Kurdish leaders generally refer to a more inclusive Kurdistan state, rather than a Kurdish state, that represents all peoples from different national or religious backgrounds.
The Kurdistan president also touched on the Mosul offensive with the military offensive in the city expected to conclude very soon after a months’-long military operation that came about following what has been described as “historic” joint cooperation between the Kurdish Peshmerga and the Iraqi security forces, backed by the US-led Global Coalition against ISIS.
He reiterated his accusations against the Iraqi government that he accuses of failing to prepare a post-battle political, security, and governance plan.
"I warned if you are not going to have this political plan, the situation will reverse."
A high-level committee formed after a trilateral agreement between Erbil, Baghdad, and the coalition signed before the Mosul offensive and tasked with helping the Mosul local government has never convened, Barzani said.

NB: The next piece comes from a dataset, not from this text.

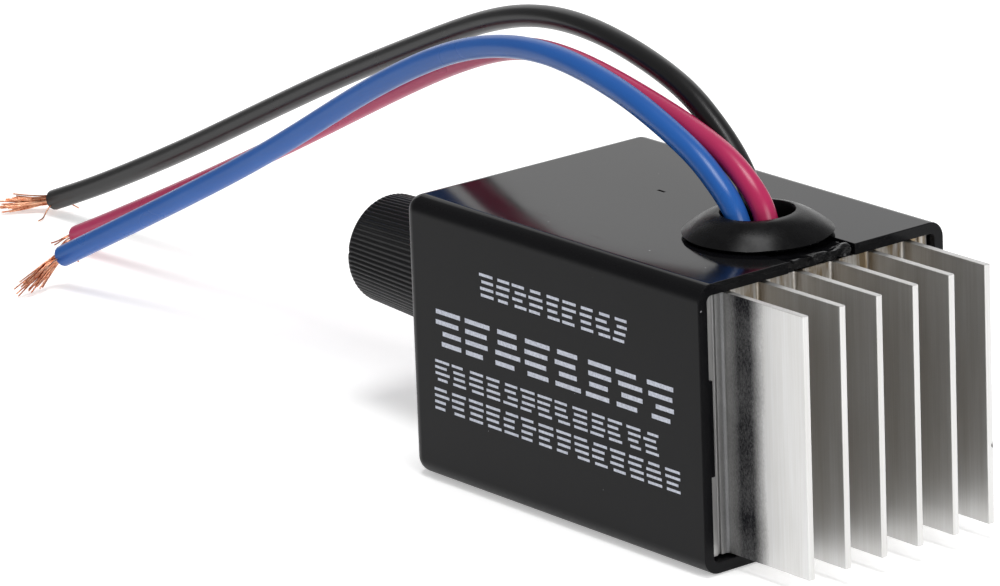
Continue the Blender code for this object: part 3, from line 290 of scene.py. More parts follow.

"I have big concerns about the situation in Mosul and about post-liberation, because the end of Islamic State in Mosul doesn’t mean the end of Islamic State. Those factors, the environment that brought it into Mosul have not (changed),” Barzani said.
"I have a big concern about the future of the area. I hope I will be wrong."

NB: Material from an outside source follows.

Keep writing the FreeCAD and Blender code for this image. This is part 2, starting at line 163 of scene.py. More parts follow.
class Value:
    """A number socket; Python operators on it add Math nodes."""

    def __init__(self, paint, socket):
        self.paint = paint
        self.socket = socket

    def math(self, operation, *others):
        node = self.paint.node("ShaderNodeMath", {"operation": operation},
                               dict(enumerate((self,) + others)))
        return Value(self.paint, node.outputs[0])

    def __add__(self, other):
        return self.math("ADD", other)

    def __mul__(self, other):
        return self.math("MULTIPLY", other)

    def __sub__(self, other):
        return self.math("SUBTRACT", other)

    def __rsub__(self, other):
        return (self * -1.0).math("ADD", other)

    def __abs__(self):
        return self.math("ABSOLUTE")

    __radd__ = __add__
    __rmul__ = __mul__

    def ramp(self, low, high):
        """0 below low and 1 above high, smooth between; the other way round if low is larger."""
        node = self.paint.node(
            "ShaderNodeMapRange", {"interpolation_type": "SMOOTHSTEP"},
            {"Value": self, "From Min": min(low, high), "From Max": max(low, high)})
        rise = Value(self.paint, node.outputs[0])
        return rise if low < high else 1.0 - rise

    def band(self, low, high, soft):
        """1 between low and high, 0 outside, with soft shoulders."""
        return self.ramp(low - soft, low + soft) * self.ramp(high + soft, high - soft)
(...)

Barzani told some members of Arab tribes of Nineveh and Makhmour in late June that he is “concerned” that what is to come after the defeat of ISIS in Mosul would be far more “catastrophic” and that the Kurdistan referendum will “prevent a new cycle of killing.”
“After the outcome of the referendum, we will enter serious talks with Baghdad and the political parties, so that we will reach a mutual understanding because the current situation is not sustainable, and would take us to a catastrophe,” Barzani told tribal leaders in Erbil on Wednesday.
“The catastrophe will be so great and to an extent that things you call a catastrophe now compared to what will come look trivial. I swear to God my main objective is to prevent a new cycle of killing,” Barzani continued.